I was lying on my side with a peanut ball between my knees. Ezra was up at my head, and the doula was jiggling my glute (sounds weird, but it helped so much and apparently hijacks your brain). Through the baby’s monitor, I had a warning before every contraction, because I could hear the heart rate pick up before I felt anything, so took that as my signal to take a deep breath of nitrous oxide. The midwife was putting warm compresses on my perineum which felt really good (and was something I’d wanted but forgotten to communicate to anyone). I noticed that I would lift my chin up a bit to breathe in the nitrous oxide, but then dropped it to my chest to breathe out and that felt so good.
I was a bit discouraged.

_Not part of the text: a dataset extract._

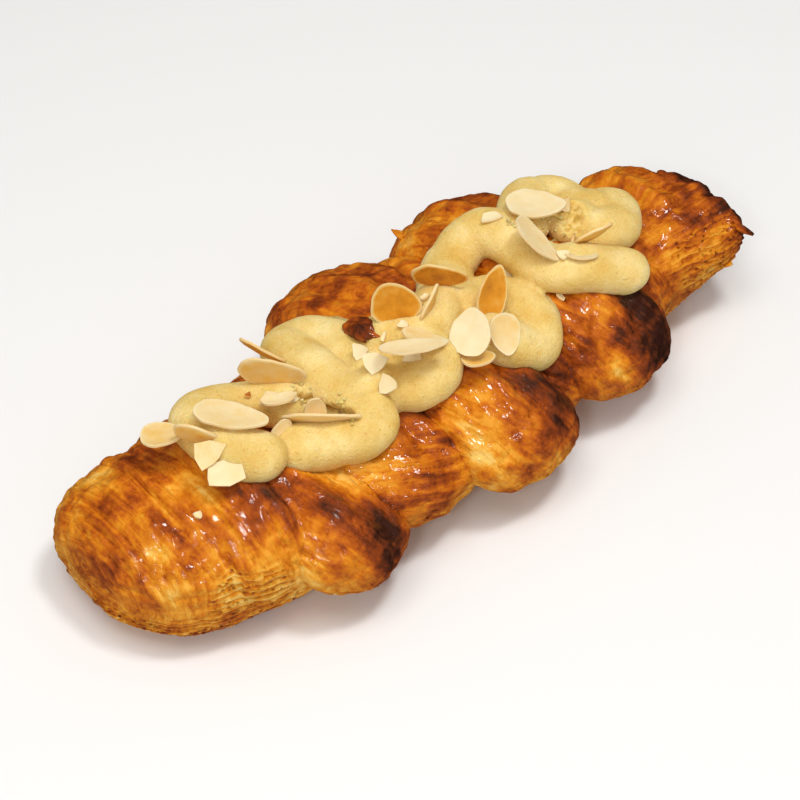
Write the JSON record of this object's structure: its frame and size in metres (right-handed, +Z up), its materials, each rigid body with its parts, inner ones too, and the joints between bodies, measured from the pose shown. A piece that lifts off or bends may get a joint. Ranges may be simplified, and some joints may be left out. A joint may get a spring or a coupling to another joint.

I’d known it was unlikely I’d be further along than an 8, but I’d been hoping I was (I’ve always been 8-9.5 on arrival!). And even with the nitrous I was starting to just be done.
So the midwife broke my water, taking me from a 9 to cervix “gone” and baby at +2. It was 3 PM. But my body wasn’t ready to push yet. I know it wasn’t really that long, but it felt like a long time and there was a little bit of crying in there again. It was intense and painful. The nitrous still helped, but I was losing control again. Ezra and my doula were coaching my breathing and vocalizations, to stay low. My hips were hurting, so they rolled me over to my other side, and I think that did something because I immediately started feeling more downward pressure and movement. Rolling over was also good because now I couldn’t see the clock or the growing number of people coming into the room to be ready for the birth!
This is where it gets blurry! Fetal ejection reflex totally took over (around 3:25 most likely). There were breaks, but I don’t remember distinct pushing contractions and I was definitely not actively pushing. I don’t know when I dropped the comb I’d been squeezing or the nitrous oxide mask, but I did. I was on my side, but curled a bit, and could see the midwife prepared but also very hands off. I felt pressure on my tail bone only briefly (and yelled out for counter pressure, which my doula immediately started doing), and then felt a lot of stretching and crowning. It wasn’t as sharply painful as I’d remembered but was so so so intense. As always, it was the best feeling ever as the head finally popped out, and then shoulders and body wriggled free. I reached down and picked her up and brought her to my chest. I thought the midwife was helping me, but she says she had guided out the head and shoulders and the rest was all me. It was 3:34 PM.
Baby was crying and healthy and pink. She’d had a nuchal cord but it hadn’t caused any problems. My placenta came quickly and without any issues – my doula and I had both recently read a study about eating dates and that being on par with pitocin, so I’d eaten a bunch of dates pretty much right away and they didn’t need to give me any pitocin to stop bleeding and were pretty impressed with placenta delivery and my uterus’s firmness – so I think they worked! I had a tiny tear, but the midwife was pretty confident about stopping the bleeding and it not needing any stitches, so we left it.
I’d completely forgotten about the gender, but someone asked and someone checked (I can’t seem to get my babies at the right angle to see right after they’re born!) and said it was a girl. She didn’t nurse for a while but she was with me for about two hours before they took her to weigh and measure: 7 pounds, 7 ounces; 19 3/4 inches long. This time I remembered to ask Ezra to pause my music as soon as she was born, and so we could see she was born to Sara Groves’s song “Beautiful Child,” which is pretty accurate!
“Beautiful child right from the moment you were born
You overtook my heart my world
My beautiful child
Tender and sweet both in your crying and your sleep
You radiate a sense of hope
You’re beautiful
And I have seen the most amazing sights
In my travels on the earth
Misty seas and amber harbor lights
And other things of matchless worth
But next to you all of the beauty seems so plain
You would think I’d never seen a beautiful thing.”